If you want to try Steam in-home streaming, you need to join the discussion group at the forums. Users in here, who have their client set to "participate in beta testing" should get invited to the test. It doesn't happen straight away, but get signed up and you'll soon be messing about. It's free, but you need two computers to use it. The system works on SteamOS, Linux, Mac OS and Windows. We tried it with SteamOS too, but problems with sound and controller drivers pushed us to use an old Windows 7 laptop instead. 

So, what does it mean for gaming

We have felt, and you might feel that same, that games consoles are entering a more "entertainment" phase. The Xbox One, certainly, is an all-round package. But with that comes 10 years of the same hardware. PC gamers will upgrade their graphics cards two or three times in that period, they might add memory or replace their processor too. So it's not hard to see how PC graphics will keep up with, or beat, console graphics.

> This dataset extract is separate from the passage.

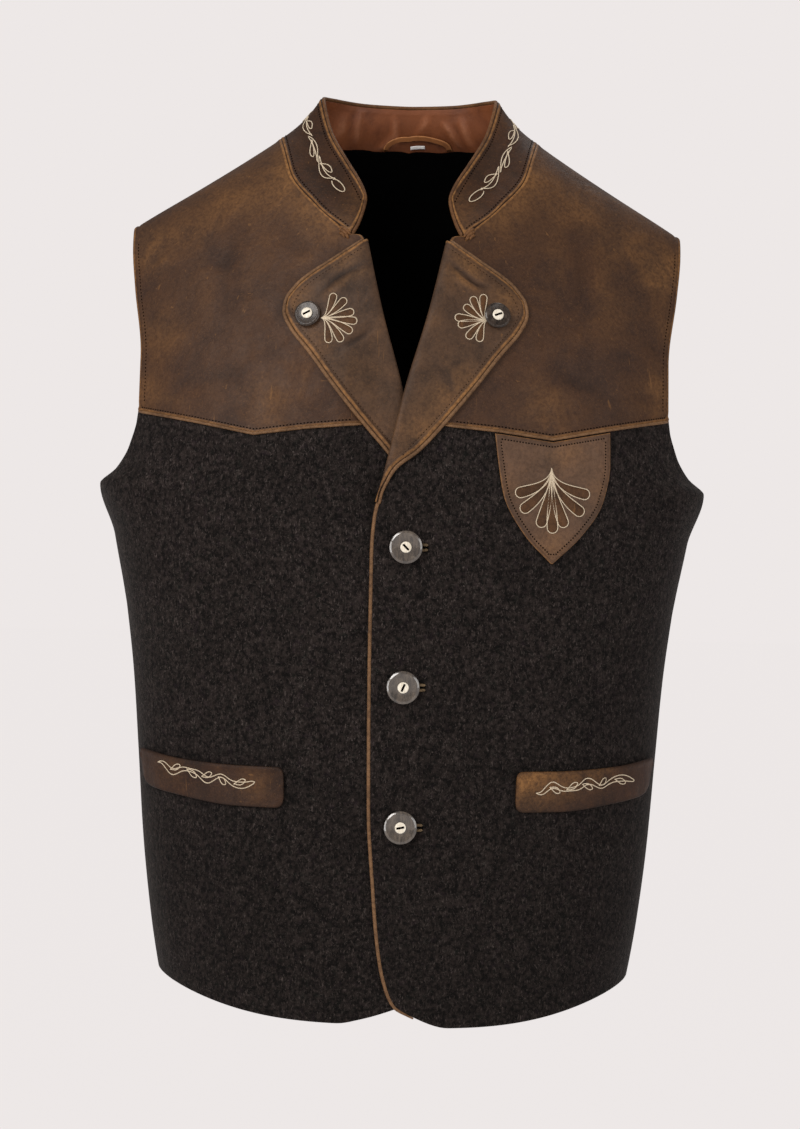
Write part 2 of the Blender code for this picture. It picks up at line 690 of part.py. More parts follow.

What Steam in-home streaming promises is the living room experience, with a 360, One or PS4 controller and your big TV and surround sound system. It means that you can play a huge selection of games from the past and present as well as knowing you will have access to lots more in the future. The indie developer scene on PCs is doing well, and there's a lot of potential for Windows, OS X and Linux gaming to expand more.

What Steam gives you is the biggest titles, in a library that you build over the years. We have our first game, Half-life, in our library waiting to be played, along with our most recent purchases.

The potential for remote playing is exciting, although current broadband makes it a challenge, and the option to play games on a tablet or phone is there too, as long as apps can be built to interpret touch or motion controls into the games we own.

If Valve wanted, it could turn the Big Picture interface into a media centre, with Netflix, home streaming from DLNA or the internet. There is no limit to what a low-powered PC in your lounge, and a desktop powerhouse tucked away somewhere can do. We're excited by it, and it's just getting started.